▶ **WHAT IS BEING ASKED**
Among the lines below, keep only those from the one containing "top_plate();" through the one containing "# small tools", and reproduce them exactly.

▶ **DATA EXCERPT**

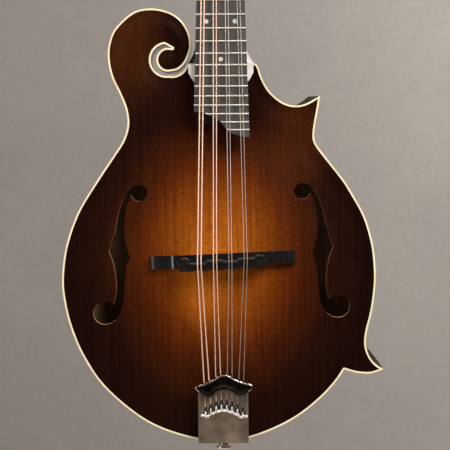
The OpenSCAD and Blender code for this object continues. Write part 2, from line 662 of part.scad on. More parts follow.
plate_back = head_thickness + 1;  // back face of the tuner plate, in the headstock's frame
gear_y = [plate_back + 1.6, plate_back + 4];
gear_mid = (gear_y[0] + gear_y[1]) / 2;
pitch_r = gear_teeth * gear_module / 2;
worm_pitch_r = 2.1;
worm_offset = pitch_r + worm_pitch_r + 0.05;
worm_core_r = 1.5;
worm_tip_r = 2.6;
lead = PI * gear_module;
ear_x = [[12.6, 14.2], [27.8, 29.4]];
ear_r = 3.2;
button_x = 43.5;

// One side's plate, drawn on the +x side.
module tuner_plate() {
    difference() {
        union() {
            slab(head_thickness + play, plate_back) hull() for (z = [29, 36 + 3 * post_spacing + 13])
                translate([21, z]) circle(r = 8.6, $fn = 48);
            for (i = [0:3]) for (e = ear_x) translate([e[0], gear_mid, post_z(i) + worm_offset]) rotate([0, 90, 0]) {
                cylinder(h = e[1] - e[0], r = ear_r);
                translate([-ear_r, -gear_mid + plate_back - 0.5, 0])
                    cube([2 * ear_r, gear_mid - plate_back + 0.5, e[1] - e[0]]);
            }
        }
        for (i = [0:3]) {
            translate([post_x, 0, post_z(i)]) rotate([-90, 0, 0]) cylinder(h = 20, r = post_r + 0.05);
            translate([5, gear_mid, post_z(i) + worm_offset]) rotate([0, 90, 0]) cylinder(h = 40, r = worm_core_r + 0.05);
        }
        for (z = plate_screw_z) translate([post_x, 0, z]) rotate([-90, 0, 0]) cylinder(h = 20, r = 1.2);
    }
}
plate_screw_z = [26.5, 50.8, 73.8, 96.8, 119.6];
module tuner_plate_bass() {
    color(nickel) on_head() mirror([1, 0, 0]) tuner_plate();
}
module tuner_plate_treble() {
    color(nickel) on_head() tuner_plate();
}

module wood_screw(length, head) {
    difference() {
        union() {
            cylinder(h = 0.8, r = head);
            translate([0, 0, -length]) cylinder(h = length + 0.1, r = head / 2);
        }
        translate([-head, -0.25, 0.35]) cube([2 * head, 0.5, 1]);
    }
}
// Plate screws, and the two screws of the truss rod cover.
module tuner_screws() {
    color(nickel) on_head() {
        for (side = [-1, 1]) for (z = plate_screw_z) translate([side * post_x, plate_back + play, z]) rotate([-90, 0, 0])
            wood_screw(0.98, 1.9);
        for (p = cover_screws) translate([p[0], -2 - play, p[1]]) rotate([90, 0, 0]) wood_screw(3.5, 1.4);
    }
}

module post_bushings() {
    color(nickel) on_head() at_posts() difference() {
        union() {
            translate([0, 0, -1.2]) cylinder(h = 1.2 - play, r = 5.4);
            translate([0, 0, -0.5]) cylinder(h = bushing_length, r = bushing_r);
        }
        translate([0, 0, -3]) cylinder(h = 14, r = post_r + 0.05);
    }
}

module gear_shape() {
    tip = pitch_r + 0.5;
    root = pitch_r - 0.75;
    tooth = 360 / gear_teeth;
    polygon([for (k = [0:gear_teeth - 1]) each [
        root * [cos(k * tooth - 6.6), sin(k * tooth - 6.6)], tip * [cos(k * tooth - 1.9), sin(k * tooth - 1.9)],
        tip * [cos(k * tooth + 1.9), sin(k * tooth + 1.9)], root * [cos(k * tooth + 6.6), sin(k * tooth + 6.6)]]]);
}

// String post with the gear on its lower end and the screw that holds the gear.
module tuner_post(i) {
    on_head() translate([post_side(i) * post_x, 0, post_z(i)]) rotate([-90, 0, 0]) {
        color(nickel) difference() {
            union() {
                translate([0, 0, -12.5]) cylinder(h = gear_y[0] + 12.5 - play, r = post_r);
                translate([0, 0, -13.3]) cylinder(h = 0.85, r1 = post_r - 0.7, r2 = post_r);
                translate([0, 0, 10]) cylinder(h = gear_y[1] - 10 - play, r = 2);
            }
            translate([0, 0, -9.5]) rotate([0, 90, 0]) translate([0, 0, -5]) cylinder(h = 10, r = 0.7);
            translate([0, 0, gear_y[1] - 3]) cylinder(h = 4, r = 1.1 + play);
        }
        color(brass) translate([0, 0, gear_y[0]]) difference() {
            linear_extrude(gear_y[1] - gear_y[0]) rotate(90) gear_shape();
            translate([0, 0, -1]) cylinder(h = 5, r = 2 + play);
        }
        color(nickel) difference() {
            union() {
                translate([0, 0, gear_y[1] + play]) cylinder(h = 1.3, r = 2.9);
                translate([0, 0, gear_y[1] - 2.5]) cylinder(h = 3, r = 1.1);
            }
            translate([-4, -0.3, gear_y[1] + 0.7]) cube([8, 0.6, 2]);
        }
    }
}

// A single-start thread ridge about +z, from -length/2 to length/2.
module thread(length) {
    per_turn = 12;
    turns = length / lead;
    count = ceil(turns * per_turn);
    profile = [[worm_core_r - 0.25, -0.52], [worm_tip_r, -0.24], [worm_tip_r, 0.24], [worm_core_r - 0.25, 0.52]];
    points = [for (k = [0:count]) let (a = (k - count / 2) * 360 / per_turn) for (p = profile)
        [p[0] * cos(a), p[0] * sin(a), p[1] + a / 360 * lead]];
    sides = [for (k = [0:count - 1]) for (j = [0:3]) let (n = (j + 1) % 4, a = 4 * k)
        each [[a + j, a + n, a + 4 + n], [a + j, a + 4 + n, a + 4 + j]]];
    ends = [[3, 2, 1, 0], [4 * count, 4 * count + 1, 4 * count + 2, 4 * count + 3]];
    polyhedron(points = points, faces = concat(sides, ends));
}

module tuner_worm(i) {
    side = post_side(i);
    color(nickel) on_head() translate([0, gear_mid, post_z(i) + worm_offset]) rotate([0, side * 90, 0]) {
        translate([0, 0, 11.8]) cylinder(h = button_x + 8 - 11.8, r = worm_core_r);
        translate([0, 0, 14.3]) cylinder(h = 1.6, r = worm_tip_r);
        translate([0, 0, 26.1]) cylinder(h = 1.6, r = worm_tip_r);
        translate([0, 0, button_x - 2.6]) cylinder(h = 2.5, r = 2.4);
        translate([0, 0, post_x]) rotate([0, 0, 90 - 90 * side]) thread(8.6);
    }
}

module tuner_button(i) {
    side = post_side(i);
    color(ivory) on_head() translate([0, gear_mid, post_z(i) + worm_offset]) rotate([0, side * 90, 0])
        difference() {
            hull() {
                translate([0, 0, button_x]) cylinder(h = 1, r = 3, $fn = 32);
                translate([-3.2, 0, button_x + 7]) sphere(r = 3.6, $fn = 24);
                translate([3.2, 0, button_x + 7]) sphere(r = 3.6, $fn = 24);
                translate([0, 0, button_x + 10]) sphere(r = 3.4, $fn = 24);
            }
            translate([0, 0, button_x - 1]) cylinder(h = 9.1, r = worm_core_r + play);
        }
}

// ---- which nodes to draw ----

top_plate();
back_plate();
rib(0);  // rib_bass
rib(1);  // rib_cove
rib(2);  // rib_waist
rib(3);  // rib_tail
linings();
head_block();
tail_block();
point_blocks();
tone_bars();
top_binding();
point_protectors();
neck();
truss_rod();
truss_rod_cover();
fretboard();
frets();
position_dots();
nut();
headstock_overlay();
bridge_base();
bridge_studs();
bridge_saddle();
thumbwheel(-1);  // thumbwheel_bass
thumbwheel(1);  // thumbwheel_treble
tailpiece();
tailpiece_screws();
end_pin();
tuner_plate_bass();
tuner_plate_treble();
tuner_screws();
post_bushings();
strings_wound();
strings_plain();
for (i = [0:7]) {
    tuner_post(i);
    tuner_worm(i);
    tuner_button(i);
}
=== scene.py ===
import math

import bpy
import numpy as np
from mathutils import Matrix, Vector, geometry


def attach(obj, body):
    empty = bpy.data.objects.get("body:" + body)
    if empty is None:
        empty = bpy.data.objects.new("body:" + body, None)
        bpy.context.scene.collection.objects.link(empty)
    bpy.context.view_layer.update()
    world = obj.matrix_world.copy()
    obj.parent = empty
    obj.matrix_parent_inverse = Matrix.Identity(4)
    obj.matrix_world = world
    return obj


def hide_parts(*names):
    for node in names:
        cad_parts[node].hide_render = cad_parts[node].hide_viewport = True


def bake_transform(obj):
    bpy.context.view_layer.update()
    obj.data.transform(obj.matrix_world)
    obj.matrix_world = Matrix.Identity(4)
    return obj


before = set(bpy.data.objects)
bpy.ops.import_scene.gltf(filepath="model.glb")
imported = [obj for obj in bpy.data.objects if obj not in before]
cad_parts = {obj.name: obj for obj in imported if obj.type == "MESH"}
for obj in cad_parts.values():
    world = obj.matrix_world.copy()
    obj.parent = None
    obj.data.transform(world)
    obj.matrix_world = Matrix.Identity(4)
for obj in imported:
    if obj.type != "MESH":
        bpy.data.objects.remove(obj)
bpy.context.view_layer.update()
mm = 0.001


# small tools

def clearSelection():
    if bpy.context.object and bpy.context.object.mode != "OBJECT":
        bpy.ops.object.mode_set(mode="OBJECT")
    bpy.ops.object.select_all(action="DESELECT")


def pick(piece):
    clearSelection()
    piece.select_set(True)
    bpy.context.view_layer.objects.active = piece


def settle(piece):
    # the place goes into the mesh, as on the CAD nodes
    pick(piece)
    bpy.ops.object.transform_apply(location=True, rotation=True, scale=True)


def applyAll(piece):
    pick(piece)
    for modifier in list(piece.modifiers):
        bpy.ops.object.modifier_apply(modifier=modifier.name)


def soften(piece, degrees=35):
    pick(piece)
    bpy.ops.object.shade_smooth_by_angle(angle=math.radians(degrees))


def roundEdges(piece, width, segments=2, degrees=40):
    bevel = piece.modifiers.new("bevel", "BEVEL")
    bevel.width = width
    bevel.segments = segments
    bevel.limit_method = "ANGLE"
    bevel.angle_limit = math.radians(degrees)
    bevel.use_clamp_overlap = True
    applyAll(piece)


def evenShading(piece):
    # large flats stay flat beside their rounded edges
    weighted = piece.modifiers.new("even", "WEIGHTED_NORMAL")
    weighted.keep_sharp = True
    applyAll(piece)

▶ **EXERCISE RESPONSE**
top_plate();
back_plate();
rib(0);  // rib_bass
rib(1);  // rib_cove
rib(2);  // rib_waist
rib(3);  // rib_tail
linings();
head_block();
tail_block();
point_blocks();
tone_bars();
top_binding();
point_protectors();
neck();
truss_rod();
truss_rod_cover();
fretboard();
frets();
position_dots();
nut();
headstock_overlay();
bridge_base();
bridge_studs();
bridge_saddle();
thumbwheel(-1);  // thumbwheel_bass
thumbwheel(1);  // thumbwheel_treble
tailpiece();
tailpiece_screws();
end_pin();
tuner_plate_bass();
tuner_plate_treble();
tuner_screws();
post_bushings();
strings_wound();
strings_plain();
for (i = [0:7]) {
    tuner_post(i);
    tuner_worm(i);
    tuner_button(i);
}
=== scene.py ===
import math

import bpy
import numpy as np
from mathutils import Matrix, Vector, geometry


def attach(obj, body):
    empty = bpy.data.objects.get("body:" + body)
    if empty is None:
        empty = bpy.data.objects.new("body:" + body, None)
        bpy.context.scene.collection.objects.link(empty)
    bpy.context.view_layer.update()
    world = obj.matrix_world.copy()
    obj.parent = empty
    obj.matrix_parent_inverse = Matrix.Identity(4)
    obj.matrix_world = world
    return obj


def hide_parts(*names):
    for node in names:
        cad_parts[node].hide_render = cad_parts[node].hide_viewport = True


def bake_transform(obj):
    bpy.context.view_layer.update()
    obj.data.transform(obj.matrix_world)
    obj.matrix_world = Matrix.Identity(4)
    return obj


before = set(bpy.data.objects)
bpy.ops.import_scene.gltf(filepath="model.glb")
imported = [obj for obj in bpy.data.objects if obj not in before]
cad_parts = {obj.name: obj for obj in imported if obj.type == "MESH"}
for obj in cad_parts.values():
    world = obj.matrix_world.copy()
    obj.parent = None
    obj.data.transform(world)
    obj.matrix_world = Matrix.Identity(4)
for obj in imported:
    if obj.type != "MESH":
        bpy.data.objects.remove(obj)
bpy.context.view_layer.update()
mm = 0.001


# small tools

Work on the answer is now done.